Ambiguity shows up the same way. "Top customers in California" could mean revenue, order count, or recency. A system that picks one interpretation silently and executes is dangerous. The gap between a slick chat UI and something you would attach to a real catalog is mostly engineering around the model: validation, semantics, and surfacing what was assumed.
The approach
Semantic layer
Business entities, metrics, and relationships live in YAML, declared separately from physical foreign keys. The generator reasons about revenue by region against named metrics, not against whatever join the model guessed from column names alone. The semantic directory is validated against the live warehouse before a question is answered.
Schema-aware validation
Generated SQL is parsed with sqlglot and checked against the introspected
catalog. Unknown tables and columns are collected into a structured issue
list — not a single database error at execution time. When validation fails,
the model gets a correction prompt with the rejected SQL and available column
names. Up to two retry rounds after the first generation. Read-only:
INSERT,
UPDATE, and DDL are
rejected before they reach the warehouse.
Explain-back
Before SQL is drafted, an interpreter returns structured JSON: a one-line
restatement, entities and metrics in play, filters, sort, limit. Underspecified
questions produce discrete options with a suggested default; the CLI can walk
through choices or apply defaults in scripts. The user sees the interpretation
under --- interpretation ---
every time, not only the final result set.
How it works
A request moves through a fixed pipeline. Each stage has a contract; later stages do not paper over failures from earlier ones.

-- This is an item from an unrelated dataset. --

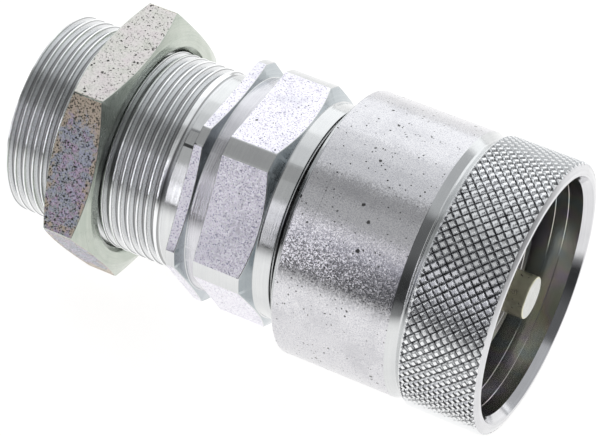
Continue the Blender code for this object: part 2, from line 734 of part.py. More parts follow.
def nose_shank_seal(material):
    back, front, floor = shank_seal_groove()
    centre = floor + SEAL_GAP + SHANK_SEAL_SECTION / 2
    ring = seal_ring("nose_shank_o_ring", (back + front) / 2, centre, SHANK_SEAL_SECTION)
    ring.data.materials.append(material)
    return ring


def nose_front_seal(material):
    _, front, floor = nose_seal_groove()
    centre = floor + SEAL_GAP + NOSE_SEAL_SECTION / 2
    station = front - SEAL_GAP - NOSE_SEAL_SECTION / 2
    ring = seal_ring("nose_seal_o_ring", station, centre, NOSE_SEAL_SECTION)
    ring.data.materials.append(material)
    return ring


def nose_backup_ring(material):
    back, _, floor = nose_seal_groove()
    inner = floor + SEAL_GAP
    outer = NOSE_RADIUS
    ring = turned(
        "nose_backup_ring",
        back + SEAL_GAP,
        [(0, outer), (BACKUP_RING_WIDTH, outer)],
        [(0, inner), (BACKUP_RING_WIDTH, inner)],
        SMALL_STEPS,
    )
    ring.data.materials.append(material)
    return ring


def poppet_seal_place():
    """Station and radius of the middle of the poppet seal's section, clear of the seat cone."""
    station = SPIGOT_FRONT - POPPET_SEAL_SECTION / 2
    cone_sum = NOSE_CONE_FRONT + NOSE_MOUTH_RADIUS
    centre_radius = cone_sum - station - math.sqrt(2) * (POPPET_SEAL_SECTION / 2 + SEAL_GAP)
    return station, centre_radius


def poppet(material):
    _, seal_radius = poppet_seal_place()
    spigot_radius = seal_radius - POPPET_SEAL_SECTION / 2 - SEAL_GAP
    shoulder_radius = POPPET_HEAD_RADIUS - POPPET_HEAD_SHOULDER
    groove_radius = STEM_RADIUS - STOP_GROOVE_DEPTH
    hole_floor = PIN_SHOULDER - GAP - POPPET_CLAMP_THICKNESS - PIN_THREAD_DEPTH - 2 * GAP
    outside = [
        (STEM_BACK, STEM_RADIUS - GAP),
        (STEM_BACK + GAP, STEM_RADIUS),
        (STOP_RING_STATION - GAP, STEM_RADIUS),
        (STOP_RING_STATION - GAP, groove_radius),
        (STOP_RING_STATION + STOP_RING_THICKNESS + GAP, groove_radius),
        (STOP_RING_STATION + STOP_RING_THICKNESS + GAP, STEM_RADIUS),
        (HEAD_BACK - SPRING_PILOT_LENGTH, STEM_RADIUS),
        (HEAD_BACK - SPRING_PILOT_LENGTH, SPRING_PILOT_RADIUS),
        (HEAD_BACK, SPRING_PILOT_RADIUS),
        (HEAD_BACK, shoulder_radius),
        (HEAD_BACK + POPPET_HEAD_SHOULDER, POPPET_HEAD_RADIUS),
        (HEAD_FRONT, POPPET_HEAD_RADIUS),
        (HEAD_FRONT, spigot_radius),
        (SPIGOT_FRONT, spigot_radius),
        (SPIGOT_FRONT, PIN_HOLE_RADIUS),
        (hole_floor, PIN_HOLE_RADIUS),
        (hole_floor, 0),
    ]
    valve = turned("poppet", 0, outside, steps=SMALL_STEPS)
    valve.data.materials.append(material)
    return valve


def poppet_seal(material):
    station, centre_radius = poppet_seal_place()
    ring = seal_ring("poppet_seal", station, centre_radius, POPPET_SEAL_SECTION)
    ring.data.materials.append(material)
    return ring


def seal_clamp_disc(material):
    disc = turned(
        "seal_clamp_disc",
        CLAMP_BACK,
        [
            (0, CLAMP_RADIUS),
            (POPPET_CLAMP_THICKNESS - GAP, CLAMP_RADIUS),
            (POPPET_CLAMP_THICKNESS, CLAMP_RADIUS - GAP),
        ],
        [(0, PIN_HOLE_RADIUS), (POPPET_CLAMP_THICKNESS, PIN_HOLE_RADIUS)],
        SMALL_STEPS,
    )
    disc.data.materials.append(material)
    return disc


def tappet_pin(material):
    thread_length = PIN_THREAD_DEPTH + POPPET_CLAMP_THICKNESS + 2 * GAP
    pin = turned(
        "tappet_pin",
        PIN_SHOULDER,
        [
            (-thread_length, PIN_THREAD_RADIUS),
            (0, PIN_THREAD_RADIUS),
            (0, PIN_RADIUS),
            (PIN_FRONT - PIN_SHOULDER - PIN_EDGE, PIN_RADIUS),
            (PIN_FRONT - PIN_SHOULDER, PIN_RADIUS - PIN_EDGE),
        ],
        steps=SMALL_STEPS,
    )
    pin.data.materials.append(material)
    return pin


def poppet_guide(material):
    inner_rim = GUIDE_RIM_RADIUS - GUIDE_RIM_WIDTH
    guide = turned(
        "poppet_guide",
        GUIDE_STATION,
        [(0, GUIDE_RIM_RADIUS), (GUIDE_RIM_LENGTH, GUIDE_RIM_RADIUS)],
        [(0, inner_rim), (GUIDE_RIM_LENGTH, inner_rim)],
    )
    hub = turned(
        "guide_hub",
        GUIDE_STATION,
        [(0, HUB_RADIUS), (GUIDE_HUB_LENGTH, HUB_RADIUS)],
        [(0, HUB_BORE_RADIUS), (GUIDE_HUB_LENGTH, HUB_BORE_RADIUS)],
        SMALL_STEPS,
        CUTTERS,
    )
    arm_inner = HUB_RADIUS - GUIDE_HUB_WALL / 2
    arm_outer = inner_rim + GUIDE_RIM_WIDTH / 2
    arm_size = (arm_outer - arm_inner, GUIDE_ARM_WIDTH, GUIDE_RIM_LENGTH - GAP)
    arm_offset = ((arm_outer + arm_inner) / 2, 0, GUIDE_RIM_LENGTH / 2)
    for arm in range(GUIDE_ARM_COUNT):
        angle = 2 * math.pi * arm / GUIDE_ARM_COUNT
        spoke = box(f"guide_arm_{arm + 1}", GUIDE_STATION, arm_size, arm_offset, angle)
        add_boolean(guide, spoke, "UNION")
    add_boolean(guide, hub, "UNION")
    guide.data.materials.append(material)
    return guide


def guide_bush(material):
    bush = turned(
        "guide_bush",
        GUIDE_STATION,
        [(0, BUSH_RADIUS), (GUIDE_HUB_LENGTH, BUSH_RADIUS)],
        [(0, BUSH_BORE_RADIUS), (GUIDE_HUB_LENGTH, BUSH_BORE_RADIUS)],
        SMALL_STEPS,
    )
    bush.data.materials.append(material)
    return bush


def guide_snap_ring(material):
    inner = SNAP_RING_RADIUS - SNAP_RING_WIDTH
    ring = turned(
        "guide_snap_ring",
        SNAP_RING_STATION,
        [(0, SNAP_RING_RADIUS), (SNAP_RING_THICKNESS, SNAP_RING_RADIUS)],
        [(0, inner), (SNAP_RING_THICKNESS, inner)],
    )
    cut_split(
        ring,
        "snap_ring_split",
        SNAP_RING_STATION,
        SNAP_RING_THICKNESS,
        SNAP_RING_RADIUS,
        SNAP_RING_SPLIT,
    )
    ring.data.materials.append(material)
    return ring


def stem_stop_ring(material):
    inner = STEM_RADIUS - STOP_GROOVE_DEPTH + GAP
    ring = turned(
        "stem_stop_ring",
        STOP_RING_STATION,
        [(0, STOP_RING_RADIUS), (STOP_RING_THICKNESS, STOP_RING_RADIUS)],
        [(0, inner), (STOP_RING_THICKNESS, inner)],
        SMALL_STEPS,
    )
    cut_split(
        ring,
        "stop_ring_split",
        STOP_RING_STATION,
        STOP_RING_THICKNESS,
        STOP_RING_RADIUS,
        STOP_RING_SPLIT,
    )
    ring.data.materials.append(material)
    return ring


def spring_seat_washer(material):
    reach = SPRING_WIRE_RADIUS + SPRING_SEAT_MARGIN
    outer = SPRING_MEAN_RADIUS + reach
    inner = SPRING_MEAN_RADIUS - SPRING_WIRE_RADIUS
    washer = turned(
        "spring_seat_washer",
        SPRING_SEAT_STATION,
        [(0, outer), (SPRING_SEAT_THICKNESS, outer)],
        [(0, inner), (SPRING_SEAT_THICKNESS, inner)],
        SMALL_STEPS,
    )
    washer.data.materials.append(material)
    return washer


def spring_height(turn, length, closed):
    """Height of the wire's middle after a number of turns, with a flat turn at each end."""
    pitch = (length - 2 * closed) / (SPRING_TURNS - 2)
    if turn <= 1:
        return closed * turn
    if turn >= SPRING_TURNS - 1:
        return length - closed * (SPRING_TURNS - turn)
    return closed + pitch * (turn - 1)


def poppet_spring(material):
    length = SPRING_END - SPRING_START - 2 * SPRING_WIRE_RADIUS
    closed = 2 * SPRING_WIRE_RADIUS + GAP
    steps = SPRING_TURNS * SPRING_POINTS_PER_TURN
    points = []
    for i in range(steps + 1):
        turn = i / SPRING_POINTS_PER_TURN
        angle = 2 * math.pi * turn
        points.append(
            (
                SPRING_MEAN_RADIUS * math.cos(angle),
                SPRING_MEAN_RADIUS * math.sin(angle),
                spring_height(turn, length, closed),
            )
        )
    station = SPRING_START + SPRING_WIRE_RADIUS
    spring = wire_path("poppet_spring", station, points, SPRING_WIRE_RADIUS)
    spring.data.materials.append(material)
    return spring


def settle(things):
    """Each piece as one smooth-shaded mesh, with its modifiers worked in."""
    bpy.context.view_layer.update()
    graph = bpy.context.evaluated_depsgraph_get()
    finished = []
    for thing in things:
        mesh = bpy.data.meshes.new_from_object(thing.evaluated_get(graph))
        shape = bmesh.new()
        shape.from_mesh(mesh)
        bmesh.ops.remove_doubles(shape, verts=shape.verts, dist=WELD_DISTANCE)
        shape.to_mesh(mesh)
        shape.free()
        finished.append((thing, mesh))
    for thing, mesh in finished:
        name = thing.name
        place = thing.location.copy()
        bpy.data.objects.remove(thing, do_unlink=True)
        mesh.name = name
        mesh.shade_smooth()
        mesh.set_sharp_from_angle(angle=math.radians(30))
        add_object(name, mesh, place.z)


def build():
    zinc = new_material("bright_zinc", (0.66, 0.67, 0.69), 0.32, 1.0)
    chromate = new_material("olive_chromate", (0.55, 0.53, 0.44), 0.4, 1.0)
    steel = new_material("turned_steel", (0.5, 0.49, 0.47), 0.28, 1.0)
    spring_steel = new_material("spring_steel", (0.32, 0.32, 0.34), 0.35, 1.0)
    bronze = new_material("bearing_bronze", (0.62, 0.42, 0.2), 0.35, 1.0)
    rubber = new_material("black_rubber", (0.02, 0.02, 0.02), 0.6, 0.0)
    plastic = new_material("white_ptfe", (0.85, 0.85, 0.82), 0.45, 0.0)
    settle(
        [
            coupling_body(zinc),
            bulkhead_locknut(chromate),
            union_sleeve(zinc),
            sleeve_wiper(rubber),
            sleeve_thrust_washer(plastic),
            sleeve_retaining_ring(spring_steel),
            valve_nose(steel),
            nose_shank_seal(rubber),
            nose_front_seal(rubber),
            nose_backup_ring(plastic),
            poppet(steel),
            poppet_seal(rubber),
            seal_clamp_disc(steel),
            tappet_pin(steel),
            poppet_guide(steel),
            guide_bush(bronze),
            guide_snap_ring(spring_steel),
            stem_stop_ring(spring_steel),
            spring_seat_washer(steel),
            poppet_spring(spring_steel),
        ]
    )


build()
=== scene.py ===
"""Looks of the bulkhead screw coupling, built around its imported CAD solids.

Profiles are in millimetres: a station is measured along the axis from the tube
end's face, and a radius from the axis. An angle is measured round the axis from
the top towards the camera's side (-Y), so a right-hand thread moves towards
higher stations as the angle grows.
"""

import math

import bmesh
import bpy
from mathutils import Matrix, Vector


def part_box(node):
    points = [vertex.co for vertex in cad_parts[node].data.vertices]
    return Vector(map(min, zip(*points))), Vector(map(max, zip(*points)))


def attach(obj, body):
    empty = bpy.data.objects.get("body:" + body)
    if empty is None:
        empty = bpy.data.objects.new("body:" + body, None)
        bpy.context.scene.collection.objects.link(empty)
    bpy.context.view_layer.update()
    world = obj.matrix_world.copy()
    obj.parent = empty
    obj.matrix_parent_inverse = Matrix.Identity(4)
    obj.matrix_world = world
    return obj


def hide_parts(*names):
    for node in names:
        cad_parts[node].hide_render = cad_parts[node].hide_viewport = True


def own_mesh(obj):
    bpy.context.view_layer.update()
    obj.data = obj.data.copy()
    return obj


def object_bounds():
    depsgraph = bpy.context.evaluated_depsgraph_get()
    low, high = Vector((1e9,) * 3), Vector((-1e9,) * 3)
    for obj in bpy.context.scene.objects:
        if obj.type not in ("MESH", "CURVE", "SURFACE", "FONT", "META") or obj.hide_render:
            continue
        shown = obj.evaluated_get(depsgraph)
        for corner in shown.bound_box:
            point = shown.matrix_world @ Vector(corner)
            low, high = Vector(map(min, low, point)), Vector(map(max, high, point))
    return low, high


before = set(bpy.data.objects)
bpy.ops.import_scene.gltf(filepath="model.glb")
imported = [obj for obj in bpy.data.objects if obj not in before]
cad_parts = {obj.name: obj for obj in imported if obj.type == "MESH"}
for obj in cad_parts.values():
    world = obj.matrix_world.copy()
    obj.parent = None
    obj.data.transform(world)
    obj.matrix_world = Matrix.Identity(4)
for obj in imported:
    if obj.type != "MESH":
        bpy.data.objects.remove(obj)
CAD_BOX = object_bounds()

MM = 0.001
TURN = 2 * math.pi
SIXTH = TURN / 6

# Places read from the frame
TUBE_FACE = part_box("coupling_body")[0].x
PIN_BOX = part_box("tappet_pin")
AXIS_HEIGHT = (PIN_BOX[0].z + PIN_BOX[1].z) / 2


def back_of(node):
    """Station of a CAD node's end towards the tube."""
    return (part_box(node)[0].x - TUBE_FACE) / MM


def front_of(node):
    """Station of a CAD node's end towards the mouth."""
    return (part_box(node)[1].x - TUBE_FACE) / MM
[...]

- Question and semantic + physical schema context are sent to the interpreter.
- Structured interpretation is returned; ambiguities are resolved if needed.
- SQL is generated against the same schema block.
- sqlglot validates identifiers against the live catalog.
- On validation failure, a corrective generation runs (bounded retries).
- Valid
SELECTstatements execute; rows return to the CLI or API.
Benchmarks
Lumen is evaluated against Spider, BIRD, and a custom NYC Open Data benchmark, compared to a GPT-4 baseline and Vanna AI.
| System | Spider | BIRD | NYC Open Data |
|---|---|---|---|
| GPT-4 baseline | pending | pending | pending |
| Vanna AI | pending | pending | pending |
| Lumen | pending | pending | pending |
Benchmark runs are being finalized. Numbers and full methodology will be published here and in the repo's BENCHMARKS.md.
Demo
A short walkthrough video is being recorded and will be embedded here.
Demo video coming soon.
Stack
Python, FastAPI, Angular, Postgres, DuckDB, Claude, sqlglot, Pydantic. Backed by a Pytest suite; the Angular UI uses Tailwind.